There would be plenty of global support for such move. Myanmar’s institutionalised discrimination against Rohingyas has prompted international campaigns that have spurred considerable and widespread sympathy. The UN has identified them as one of the most persecuted groups in the world. With their stateless status, they have been able to apply for asylum in many developed countries which actively promote Rohingyas’ right to identity. However only a tiny number have been accepted as refugees. The majority remain internally displaced. This too could change, with some considerable acts of collective will.
In Malaysia for example, as of June 2016, there were about 55,000 Rohingya asylum seekers. Since Malaysia treats them as illegal migrants, they don’t have a right to work. The UNHCR Malaysia office receives 600 applications every day, many from self-claiming Rohingyas, and has suggested the Malaysian government allow Rohingyas to work. This would seem to be a win win as Malaysia’s fast-growing cities need manual labour in industries such as construction. Empowering the Rohingya diaspora in Malaysia could also help Myanmar’s marginalised Muslim communities, and eventually contribute to regional development. This would be a sensible, realistic and mutually beneficial solution for both the state and asylum seekers. Whether Malaysia has the necessary political will remains to be seen.
Meanwhile, the Rohingya remain a long way down Myanmar’s to-do list. One retired government official in Yangon said Aung San Suu Kyi ‘has a very difficult job to do. She’s better sort out the easy ones first, and the most difficult last’. He thinks Rakhine and Rohingyas should stay in the too hard basket. .

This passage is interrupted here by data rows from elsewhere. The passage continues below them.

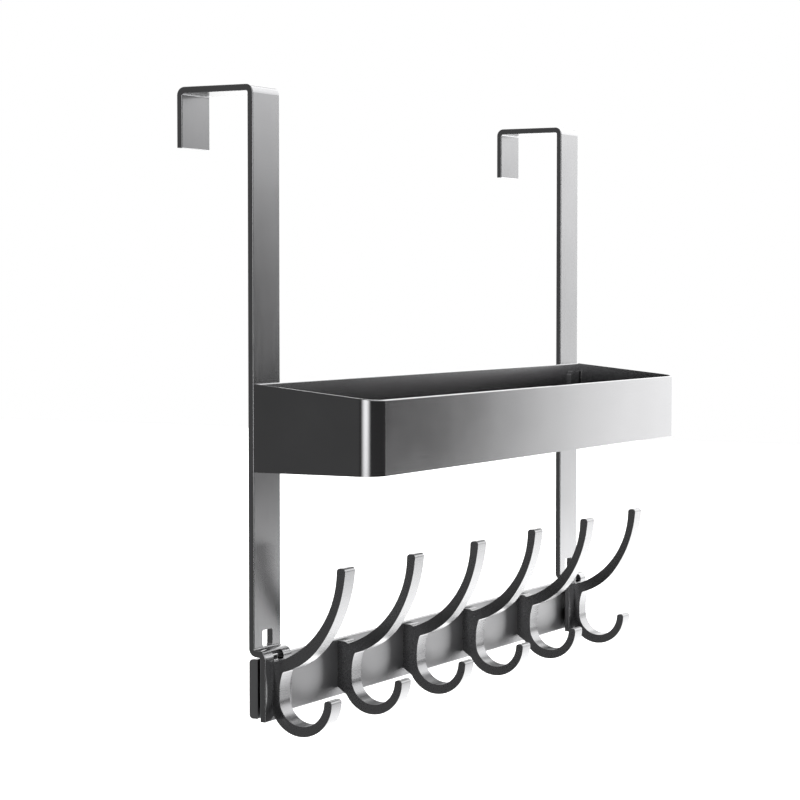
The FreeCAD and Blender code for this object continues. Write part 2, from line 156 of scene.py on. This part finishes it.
def coated_metal(name, roughness, lay, tone=DARK, lining=0.02, depth=0.05):
    """Coated metal; lay squeezes the lines, lining is their gloss and depth the bump."""
    material = bpy.data.materials.new(name)
    material.use_nodes = True
    tree = material.node_tree
    shader = tree.nodes["Principled BSDF"]
    shader.inputs["Metallic"].default_value = 1.0
    place = add_node(tree, "ShaderNodeTexCoord").outputs["Object"]
    squeezed = add_node(tree, "ShaderNodeMapping", {"Vector": place, "Scale": lay}).outputs[0]
    lines = noise(tree, squeezed, LINE_SCALE, LINE_DETAIL)
    patches = noise(tree, place, PATCH_SCALE, PATCH_DETAIL)
    grain = noise(tree, place, GRAIN_SCALE, GRAIN_DETAIL)

    tint = add_node(tree, "ShaderNodeValToRGB", {"Fac": patches})
    stops = zip(tint.color_ramp.elements, (PATCH_FROM, PATCH_TO), PATCH_TONES)
    for stop, where, shade in stops:
        stop.position = where
        stop.color = (tone * shade, tone * shade, tone * shade * BLUER, 1.0)
    tree.links.new(tint.outputs["Color"], shader.inputs["Base Color"])

    glosses = [roughness + change for change in PATCH_GLOSS]
    dull = ramp(tree, patches, PATCH_FROM, PATCH_TO, *glosses)
    streak = ramp(tree, lines, LINE_FROM, LINE_TO, -lining, lining)
    tree.links.new(do_math(tree, "ADD", dull, streak), shader.inputs["Roughness"])

    shares = [do_math(tree, "MULTIPLY", lines, LINE_SHARE),
              do_math(tree, "MULTIPLY", grain, GRAIN_SHARE)]
    bump = add_node(tree, "ShaderNodeBump", {
        "Height": do_math(tree, "ADD", *shares), "Strength": depth, "Distance": BUMP_REACH})
    tree.links.new(bump.outputs[0], shader.inputs["Normal"])
    return material


# %% [markdown]
# ## Straps, basket and rail
# Their solids are already right: bent strip, folded sheet and flat bar, with every bend
# and rounded edge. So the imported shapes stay, and only their material slots change. The
# strip was rolled along its length, so the straps' lines run up and the rail's run
# sideways. The basket is the smoothest, and its lines hardly show. The rail is duller
# than the rest, and the hooks' reflections in it fade within a few millimetres.

# %% Dress the solids that stay
strap_coat = coated_metal("strap_coat", roughness=0.2, lay=ALONG_Z, tone=0.15)
basket_coat = coated_metal("basket_coat", roughness=0.13, lay=ALONG_X, lining=0.008, depth=0.015)
rail_coat = coated_metal("rail_coat", roughness=0.35, lay=ALONG_X, tone=0.165)
kept = {
    "left_strap": strap_coat, "right_strap": strap_coat,
    "basket": basket_coat, "hook_rail": rail_coat,
}
for name, material in kept.items():
    slots = solids[name].data.materials
    slots.clear()
    slots.append(material)
    print(name, "has", material.name)

# %% [markdown]
# ## A duller inside
# A spray gun reaches the inside of a narrow basket only at a slant, so the coat in there
# is duller, and the back wall shows a soft grey instead of a mirror image. A box of
# Object coordinates marks the inner faces of the back wall, the floor and the tabs. At
# the front and the ends the box keeps 3 mm away, because the outer faces of the round
# corners curve in almost that far.

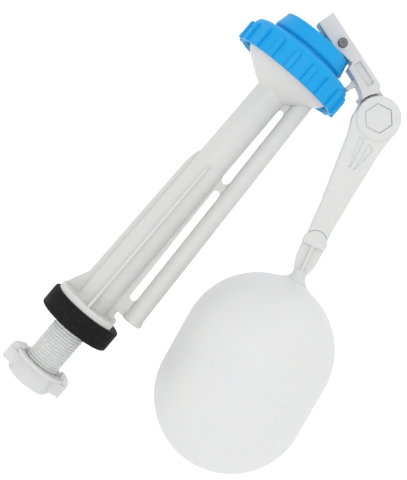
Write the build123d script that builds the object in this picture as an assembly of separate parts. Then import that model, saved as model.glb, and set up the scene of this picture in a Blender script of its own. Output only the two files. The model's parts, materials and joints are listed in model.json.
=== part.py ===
from build123d import *
import math
import os

# Bottom-entry diaphragm float valve for a toilet cistern. Millimetres, +Z up along the standpipe.
# z = 0 is the cistern floor, under the sealing washer. +X points to the arm and float.

# --- inlet tail, flange and sealing washer
THREAD_R = 20.955 / 2          # G1/2 major radius
THREAD_PITCH = 1.814
THREAD_ROOT_R = 18.631 / 2
TAIL_END_Z = -41.0
TAIL_BORE_R = 6.75
TAIL_BORE_TOP = 12.0
WASHER_R = 22.9
WASHER_T = 12.6
FLANGE_R = 20.8
FLANGE_Z0 = WASHER_T + 0.05
FLANGE_Z1 = 16.8
FLANGE_FLAT_X = 17.5

# --- standpipe
PIPE_R_LOW = 10.3
PIPE_R_TOP = 9.55
PIPE_BORE_R = 6.0
RIB_T = 1.7
RIB_TOP_Z = 121.0
BOWL_FOOT_Z = 174.8

# --- dip tube beside the standpipe
DIP_X_LOW, DIP_Z_LOW = 23.55, 40.0
DIP_SLOPE = 0.0392             # x per z, leaning towards the standpipe going up
DIP_END_Z = 22.8
DIP_R_LOW = 5.55
DIP_R_TOP = 5.15
DIP_BORE_R = 4.0
WEB_T = 2.6

# --- head
BOWL_RIM_Z = 196.4
BOWL_RIM_R = 28.6
RING_Z0, RING_Z1 = 186.8, 203.0
RING_R = 33.3
RING_GRIP_R = 35.2
RING_HOLE_R = 24.4
RING_BORE_R = 30.8
GRIPS = 18
GRIP_PHASE = -1.2
CAP_R = 23.8
CAP_TOP_Z = 215.3
CAP_TOP_R = 22.1
CAP_FLANGE_R = 30.4

# --- lever
PIVOT_X, PIVOT_Z = 12.1, 221.5
LEVER_SLOPE = 0.2867
LEVER_HALF_W = 8.0
KNUCKLE_X, KNUCKLE_Z = 55.1, 202.8
KNUCKLE_R = 12.8
PLATE_GAP = 0.3

# --- arm, connector and float
ARM_Y0, ARM_Y1 = -8.0, -0.15
ARM_FACE = ARM_Y0 + 0.45
ARM_MID_Y = (ARM_Y0 + ARM_Y1) / 2
HEX_AF = 14.5
HEX_TURN = 74.0
POLE_X, POLE_Z = 80.3, 102.3
CONN_TILT = 15.1
FLOAT_TILT = 11.3
FLOAT_X, FLOAT_Z = 91.9, 43.9
FLOAT_R = 44.2
FLOAT_HALF = 59.6
FLOAT_STRAIGHT = 30.8
FLOAT_WALL = 1.5

# --- back nut
NUT_Z0, NUT_Z1 = -41.9, -30.6
NUT_TOP_Z = -28.4
NUT_AF = 25.5
NUT_BORE_R = 10.8
NUT_TURN = 10.0
NUT_HEX_TURN = 15.0

os.makedirs("parts", exist_ok=True)


def save(shape, name):
    shape = shape.clean() if hasattr(shape, "clean") else shape
    solids = shape.solids()
    out = solids[0] if len(solids) == 1 else Compound(children=list(solids))
    out.label = name
    export_step(out, f"parts/{name}.step")
    print(f"{name:22s} solids {len(solids)} volume {sum(s.volume for s in solids):9.1f} valid {all(s.is_valid for s in solids)}")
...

However, Aung San Suu Kyi has a huge reservoir of goodwill to draw on. Inside the new Myanmar, many are hoping for compassionate, inclusive and democratic leadership. She also has strong international support. Judicious combinations of foreign aid, direct and joint investment, with more relaxed trade regulations and visa restrictions could see Myanmar become a leading country in Southeast Asia once again.